Consignment sales provide advantages to both sellers and owners of retail goods. The seller benefits by not having to put up his own money to buy an item with no guarantee that it will sell. The owner benefits in several ways. She doesn't generally have to work as hard to get a seller to handle her goods as she would if the seller were buying the item at wholesale. She also may be able to command a higher percentage of the final sale price for herself. Consignment shops and galleries also tend to offer new and unknown artists an opportunity to get greater exposure for their work than they might otherwise have if selling their work directly to buyers.

Questions sometimes arise as to the extent of both the owner's and the seller's liability for damage to goods sold on consignment. In the U.S., under a state's Uniform Commercial Code, a negligent seller would usually have to compensate an item's owner for damage caused by the seller's negligence. However, damage caused by something outside the seller's control, such as a flood, might mitigate the seller's responsibility, depending on the laws in the state where the item is being offered for sale.

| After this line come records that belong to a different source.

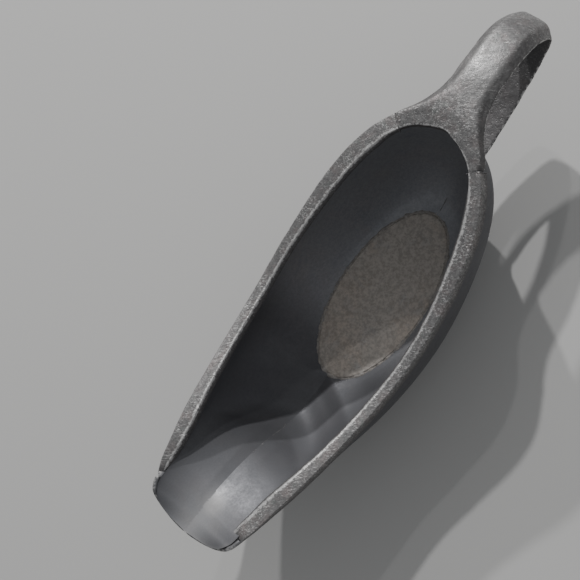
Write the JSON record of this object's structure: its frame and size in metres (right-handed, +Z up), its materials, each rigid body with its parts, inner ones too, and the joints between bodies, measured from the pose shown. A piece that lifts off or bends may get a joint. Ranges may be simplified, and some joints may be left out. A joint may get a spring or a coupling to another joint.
{
  "type": "sauce boat",
  "caption": "Pewter sauce boat: pod-shaped bowl with a flat oval floor, broad flat rim, trough spout and loop strap handle.",
  "frame": {"origin": "centre of the bounding box on the surface the foot ring stands on", "axes": "+X along the boat from the handle to the lip, +Y to the left of the boat when looking towards the lip, +Z up"},
  "size_m": [0.2154, 0.0662, 0.0658],
  "materials": {
    "dark_pewter": "smooth dark grey pewter with a patina",
    "worn_pewter": "mid-grey pewter, finely scratched and worn on its edges",
    "grainy_pewter": "grainy brown-grey pewter",
    "solder": "bright uneven solder"
  },
  "bodies": {
    "root": {"foot_ring": "dark_pewter", "floor_plate": "grainy_pewter", "body_wall_left": "dark_pewter", "body_wall_right": "dark_pewter", "spout_lip": "dark_pewter", "rim_band_left": "worn_pewter", "rim_band_right": "worn_pewter", "loop_handle": "worn_pewter", "floor_seam_solder": "solder", "keel_seam_solder": "solder", "stern_seam_solder": "solder", "lip_seam_solder": "solder", "rim_joint_solder_left": "solder", "rim_joint_solder_right": "solder", "handle_root_solder": "solder"}
  },
  "joints": []
}
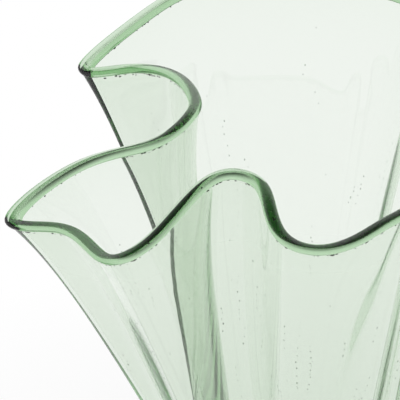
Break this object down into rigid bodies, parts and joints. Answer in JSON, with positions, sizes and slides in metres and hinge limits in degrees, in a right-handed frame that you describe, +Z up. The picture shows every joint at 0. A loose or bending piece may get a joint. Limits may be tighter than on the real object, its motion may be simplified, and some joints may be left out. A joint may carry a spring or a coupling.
{
  "type": "fan vase",
  "caption": "Glass vase whose thin wall opens upwards like a fan in deep upright folds, with a thick rounded lip and a heavy flat pad to stand on.",
  "frame": {"origin": "centre of the flat underside of the pad, on the surface the vase stands on", "axes": "+Z up along the axis of the foot; the pictured side of the mouth faces -Y, with its wide double lobe towards -X and -Y"},
  "size_m": [0.2888, 0.2445, 0.2857],
  "materials": {
    "wall_glass": "clear pale green, smooth and glossy, with a few small bubbles",
    "lip_glass": "clear green, fire polished",
    "pad_glass": "clear pale green, ground flat underneath"
  },
  "bodies": {
    "root": {"vase_body": "wall_glass", "lip_wrap": "lip_glass", "base_pad": "pad_glass"}
  },
  "joints": []
}
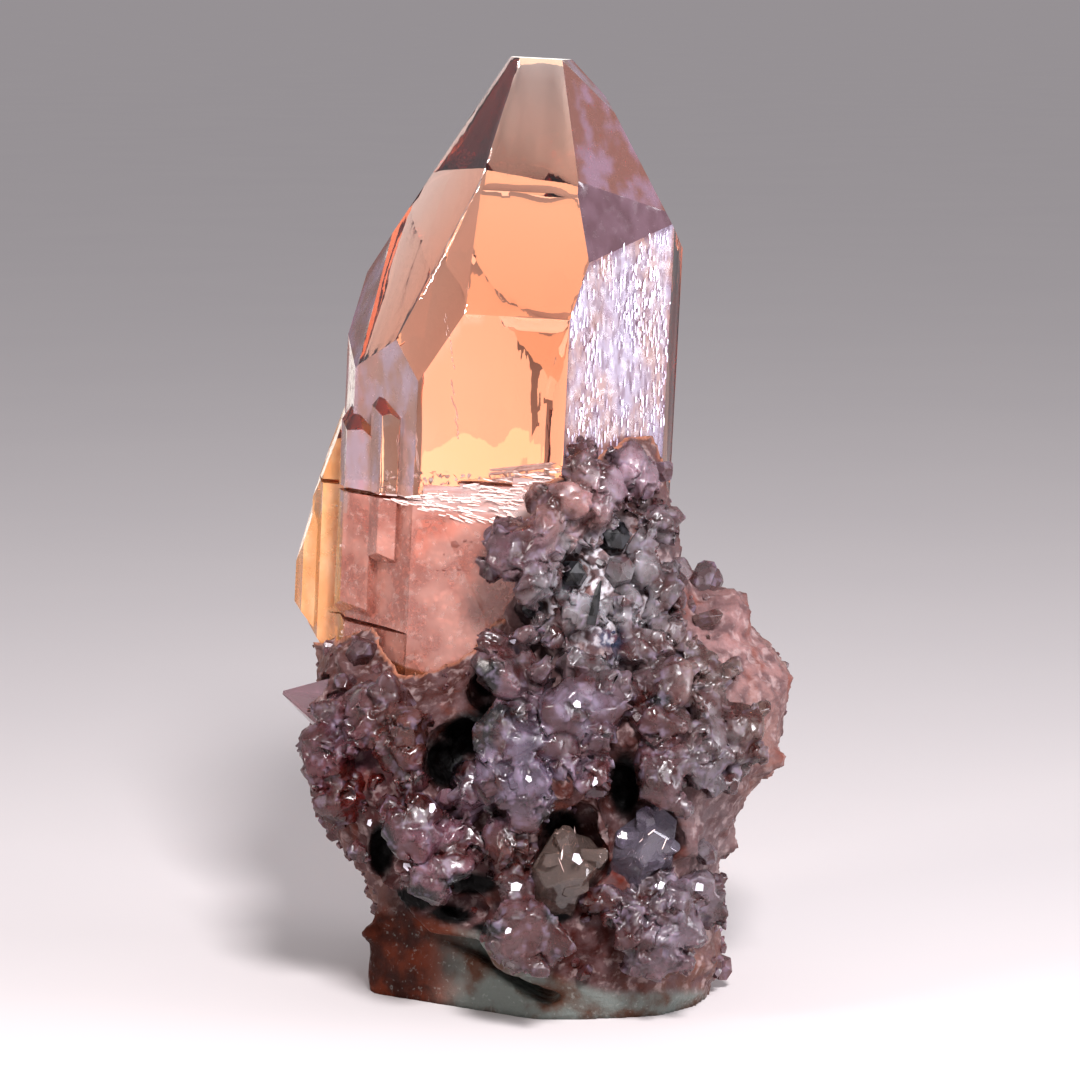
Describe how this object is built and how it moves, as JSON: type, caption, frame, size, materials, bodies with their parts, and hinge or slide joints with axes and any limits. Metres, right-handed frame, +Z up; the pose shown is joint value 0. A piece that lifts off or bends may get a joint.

Owners of items being sold on consignment may face another risk: if a consignment shop or gallery owner goes bankrupt, creditors may be able to seize all goods on the premises to offset the seller's debt. If this happens, the owner of the item may not be able to reclaim her property and will instead have to file a claim against the seller in hopes of some compensation. In the U.S., owners of consignment items can protect themselves by filing a UCC Form 1 with the county government in the area where the consignment store is located. This establishes a lien on the item, so that the owner can claim the item should the seller run into financial trouble.